Model 1: Let's consider the logistic regression model, which we will refer to as Model 1, given by log(pi / [1-pi]) = 0.25 + 0.32*X1 + 0.70*X2 + 0.50*X3 (M1), where X3 is an indicator variable with X3=0 if the observation is from Group A and X3=1 if the observation is from Group B. The likelihood value for this fitted model on 100 observations is 0.0850.
(1) For X1=2 and X2=1 compute the log-odds for each group, i.e. X3=0 and X3=1.
(2) For X1=2 and X2=1 compute the odds for each group, i.e. X3=0 and X3=1.
(3) For X1=2 and X2=1 compute the probability of an event for each group, i.e. X3=0 and X3=1.
(4) Using the equation for M1, compute the relative odds associated with X3, i.e. the relative odds of Group B compared to Group A.
(5) Use the odds for each group to compute the relative odds of Group B to Group A. How does this number compare to the result in problem 6. Does this make sense?

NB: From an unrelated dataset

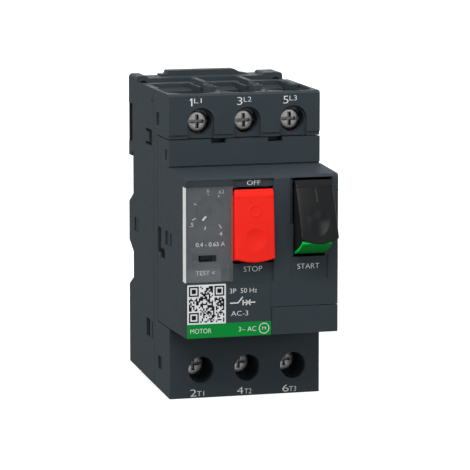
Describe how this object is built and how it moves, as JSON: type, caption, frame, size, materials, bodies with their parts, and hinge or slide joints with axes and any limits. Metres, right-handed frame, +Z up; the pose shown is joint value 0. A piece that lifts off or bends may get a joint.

Model 2: Now let's consider an alternate logistic regression model, which we will refer to as Model 2, given by log(pi / [1-pi]) = 0.25 + 0.32*X1 + 0.70*X2 + 0.50*X3 + 0.1*X4 (M2), where X3 is an indicator variable with X3=0 if the observation is from Group A and X3=1 if the observation is from Group B. The likelihood value from fitting this model to the same 100 observations as M1 is 0.0910. Use the G statistic to perform a likelihood ratio test of nested models for M1 and M2. State the hypothesis that is being tested, compute the test statistic, and test the statistical significance using a critical value for alpha=0.05 from Table A.3 on page 375 in Regression Analysis By ex. From these results should we prefer M1 or M2?